The contrast, of course, is to the fussy, precious girl food — teensy portions, driblets of this and that, arty arrangements on oversize plates — that Casper’s boss (a brilliant Dustin Hoffman cameo) insists that he cook night after night, and that is a staple of every chic and overpriced restaurant in every city in America these days. Casper’s boss has reduced him to a hapless beta male with a range of beta-male neuroses: anxiety, overeating, inability to deal with either his ex-wife (who has understandably dumped him but for whom he continues to yearn) or his 10-year-old son, Percy (Emjay Anthony), who wishes he had a real father instead of an absentee one.

Casper saves himself by shedding all of that. His Miami-to-L.A. odyssey in his food truck isn’t just a voyage of self-discovery; it’s a voyage of discovery of the man’s world that ought to have been there all along. “Chef” celebrates male bonding (with John Leguizamo as the cheeky sous-chef who ditches the L.A. restaurant to join his former boss on the truck; if Leguizamo doesn’t get a best-supporting Oscar nomination for that performance, I’m going to skip watching the Academy Awards one more time), and also the role that fathers, and only fathers, can play in making men out of their sons.

Percy, living in his wealthy Westside mother’s house where servants do all the work, is bored silly and tired of feeling infantilized. He joins his father, who promptly puts him to work on his food truck and both teaches and gives him the adult responsibilities he craves. Percy’s Cuban-musician abuelito (Jose C. Hernandez) provides another desperately needed masculine role model for the boy.

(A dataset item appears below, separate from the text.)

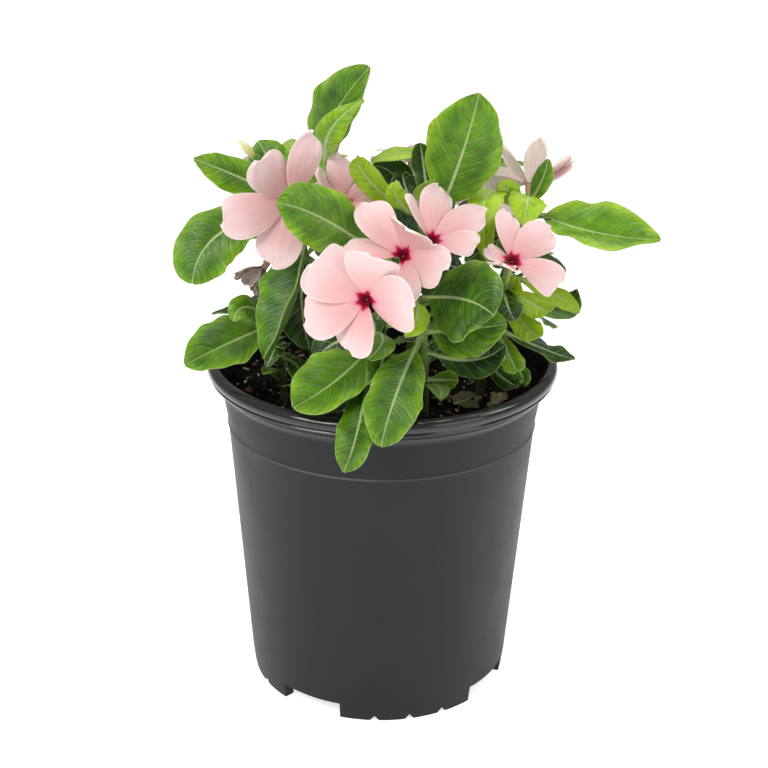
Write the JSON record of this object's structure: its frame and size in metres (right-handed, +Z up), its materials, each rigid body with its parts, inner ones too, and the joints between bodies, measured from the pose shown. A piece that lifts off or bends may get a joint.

And by the way, these chefs are armed — with their razor-sharp chef’s knives that they carry on their persons like medieval yeomen. Even testicles play a role in this film: in the “cornstarch” scene (my husband had to explain to me how this thickening agent for pie fillings could make men feel more comfortable in hot and sultry climates).

The most subtle role in “Chef” is that of Casper’s wife, Inez (Sofia Vergara, so gorgeous that she manages to upstage even Scarlett Johansson playing the restaurant hostess with a crush on Casper). Inez is the one who urges Casper to start a food-truck business — because she wisely realizes that he needs to be his own boss so that he can freely exercise his cooking creativity and his manliness. And when he does — when he becomes an alpha instead of a beta — she’s magnetically drawn to him once more. She’s next seen shaking her lovely behind as she helps out on the truck and flipping husband-loyal insults at the snooty food critic (Oliver Platt) who once dissed Casper in a review.

Camille Paglia got into feminist trouble a few months ago for a Time essay depicting men as the creative force behind civilization. She’d probably love “Chef.”

Remember that the word “chef” — and the Spanish word jefe, the name of Casper’s food truck and later his restaurant — are cognates of our English word “chief.” All three derive from the Latin word caput, for “head.”

Casper becomes the head of his restaurant and the head of his family. That’s what being a real man is all about.